Samir had never been arrested before, and he sat in the jail cell, feeling like a scared child.
When Moe opened the shop a few days later, he couldn’t see the floor because of the mounds of dumped coffee grinds, candy wrappers, and crushed cigarette cartons. Nearly 40 cartons of Newports were missing. A cigar box, which contained about $900 from the day’s lottery ticket sales, was bare, tossed to the floor. The cash register drawer sat ajar and empty, except for a few quarters, pennies, and dimes. Fourteen thousand dollars. Gone.
Jeff left a property receipt on the store counter. Moe looked at the receipt and wanted to pound the wall with his fist: $7,888. That was the amount Jeff claimed police had seized in the raid.
Samir shook his head and looked at Moe with those dark, soulful eyes. In Arabic, Samir said, “There is no way, because I know how much money I had that day. I counted it all up so I could take it to the bank and pay the wholesaler.”

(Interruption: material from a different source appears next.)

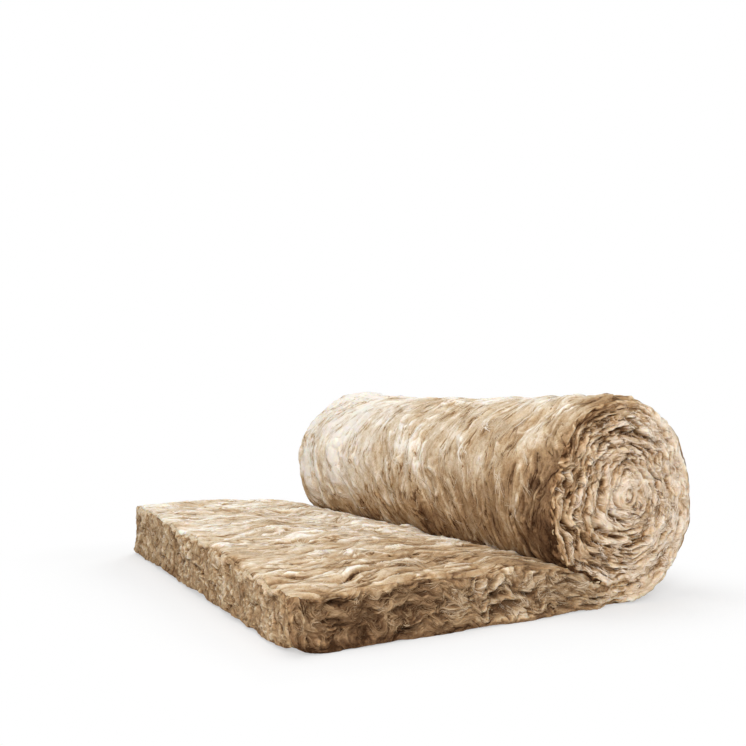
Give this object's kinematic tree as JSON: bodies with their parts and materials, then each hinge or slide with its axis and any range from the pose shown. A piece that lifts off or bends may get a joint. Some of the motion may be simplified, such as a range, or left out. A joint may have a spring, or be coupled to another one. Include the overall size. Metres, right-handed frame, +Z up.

Samir lost more than money in the raid. He lost his dignity. Moe, who moved to the United States from Jordan a decade earlier, had to give up his job as a satellite-dish technician to take over his dad’s store. After the raid, Samir was too scared to be in the store. Moe was twenty-three, with thick black hair, slightly gelled back. He had dark eyes and long lashes and a swagger and confidence not inherited from his dad.
“If he sees cops now, he freaks out,” Moe said. “My dad never been in jail. My dad never been in trouble. Now he’s like a little kid that got bit by a dog. He won’t go out.”
Ultimately, all the merchants decided to break their silence. Telling us what happened was their way of taking back control, of feeling empowered.